15. The first terminal device according to claim 11, wherein the processor is further configured to determine M is equal to the maximum number of sidelink feedback channels that can be transmitted simultaneously by the first terminal device, and determine, among the sidelink feedback channels that need to be transmitted, M sidelink feedback channels with highest priorities as sidelink feedback channels to be transmitted according to a priority of data corresponding to the sidelink feedback channels that need to be transmitted in a case where a number of sidelink feedback channels that need to be transmitted is greater than the maximum number of sidelink feedback channels that can be simultaneously transmitted by the first terminal device.

16. The first terminal device according to claim 11, wherein the processor is further configured to determine, by the first terminal device, transmission power of the sidelink feedback channels to be transmitted in a case where the number of sidelink feedback channels to be transmitted is two or more than two.

17. The first terminal device according to claim 16, wherein the processor is further configured to equally allocate transmission power for the sidelink feedback channels to be transmitted according to maximum transmission power of the first terminal device.

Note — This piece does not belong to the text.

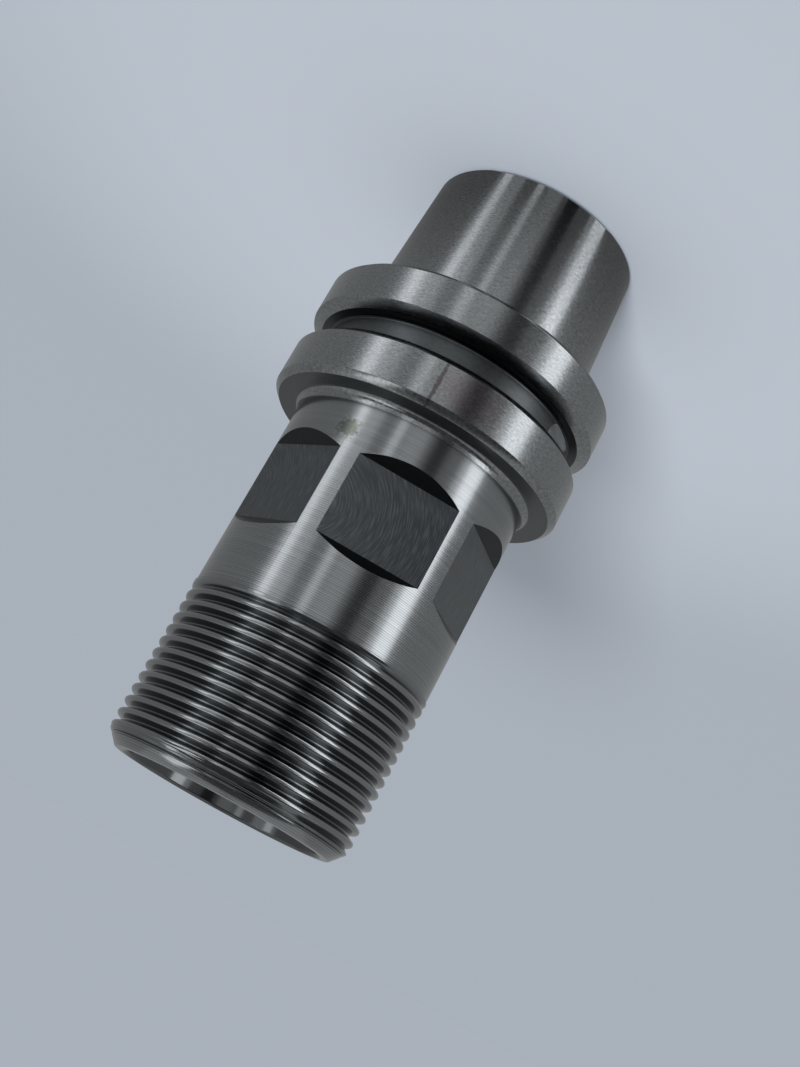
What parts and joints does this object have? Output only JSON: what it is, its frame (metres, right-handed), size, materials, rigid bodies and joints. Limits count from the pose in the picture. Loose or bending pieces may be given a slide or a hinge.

18. The first terminal device according to claim 16, wherein the processor is further configured to determine power of the sidelink feedback channels to be transmitted according to a priority of data corresponding to the sidelink feedback channels to be transmitted.

19. The first terminal device according to claim 18, wherein the processor is further configured to, in a case where a sum of transmission power of the sidelink feedback channels to be transmitted is greater than maximum transmission power of the first terminal device, not to allocate the transmission power to the sidelink feedback channels corresponding to the data with low priority.

20. A non-transitory storage medium, storing an executable program, wherein the executable program executes the sidelink feedback method according to claim 1 when being executed by a processor.